7. This is the reason that souls in purgatory suffer great doubts about whether they will ever leave and whether their afflictions will end. Although they habitually possess the three theological virtues (faith, hope, and charity), the actual feeling of both the privation of God and the afflictions does not permit them to enjoy the actual blessing and comfort of these virtues. Although they are aware that they love God, this gives them no consolation, because they think that God does not love them and they are unworthy of his love. Because they see themselves deprived of him and established in their own miseries, they feel that they truly bear within themselves every reason for being rejected and abhorred by God.

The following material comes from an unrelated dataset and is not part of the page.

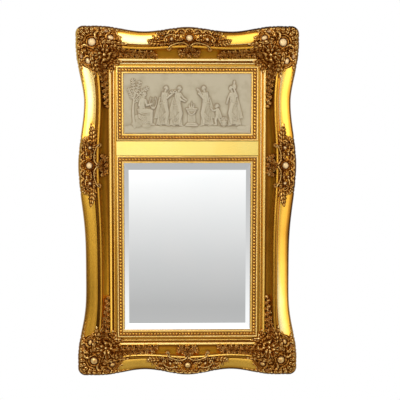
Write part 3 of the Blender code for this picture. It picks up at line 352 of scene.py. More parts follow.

Thus, although persons suffering this purgation know that they love God and that they would give a thousand lives for him (they would indeed, for souls undergoing these trials love God very earnestly), they find no relief. This knowledge instead causes them deeper affliction. For in loving God so intensely that nothing else gives them concern, and aware of their own misery, they are unable to believe that God loves them. They believe that they neither have nor ever will have within themselves anything deserving of God's love, but rather every reason for being abhorred not only by God but by every creature forever. They grieve to see within themselves reasons for meriting rejection by him whom they so love and long for.